Mathematicians are sometimes surprised by the principle of continuous induction — by the idea that there is a principle of induction on the real numbers using the real-number order — because there is a widely held view, or even an entrenched expectation, that induction is fundamentally discrete and sensible only with well-orders. Yet here we are with an induction principle on the real numbers based on the continuous order.

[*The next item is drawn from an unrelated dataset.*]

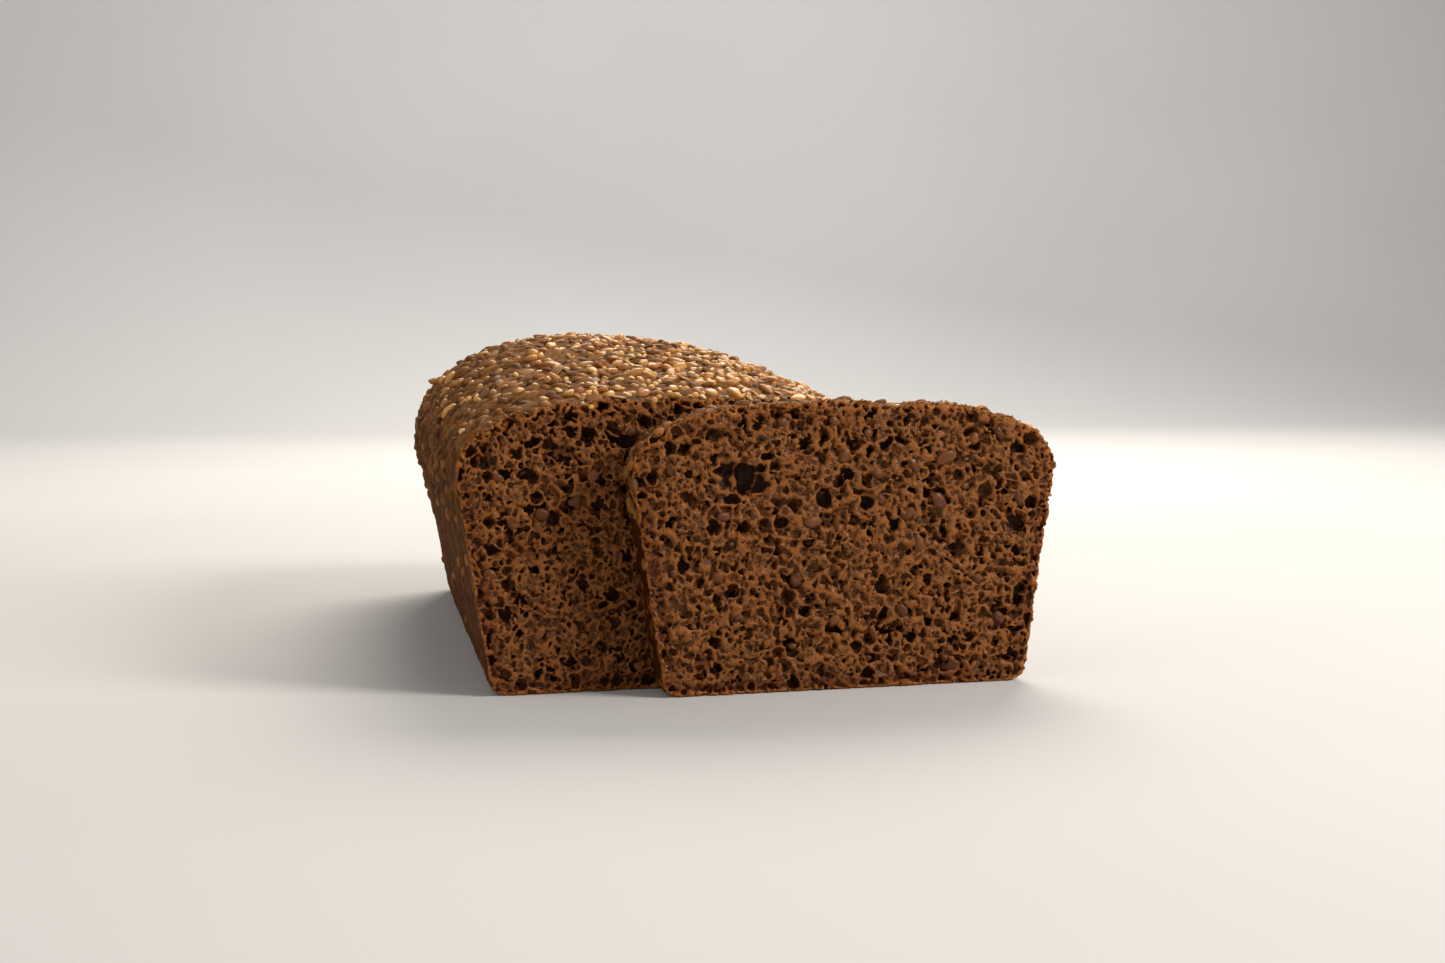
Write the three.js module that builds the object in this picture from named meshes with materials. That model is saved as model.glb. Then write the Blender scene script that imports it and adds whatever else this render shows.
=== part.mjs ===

The principle of continuous induction is quite practical and can be used to establish much of the elementary theory of real analysis. Let us illustrate this by using the principle to give an alternative inductive proof of the Heine-Borel theorem. Suppose that 𝒰 is an open cover of [0,1]. We shall prove by continuous induction that every subinterval [0,x] with 0 ⩽ x ⩽ 1 is covered by finitely many elements of 𝒰. This is true of x = 0, since [0,0] has just one point. If [0,x] is covered by finitely many sets from 𝒰, then whichever open set contains x must also stick a bit beyond x, and so the same finite collection covers a nontrivial extension [0,x + δ]. And if every smaller interval [0,r] for r < x is finitely covered, then take an open set containing x, which must contain (r,x] for some r < x; by combining that one open set with a finite cover of [0,r], we achieve a finite cover of [0,x]. So by continuous induction, every [0,x] has a finite subcover from 𝒰. In particular, [0,1] itself is finitely covered, as desired.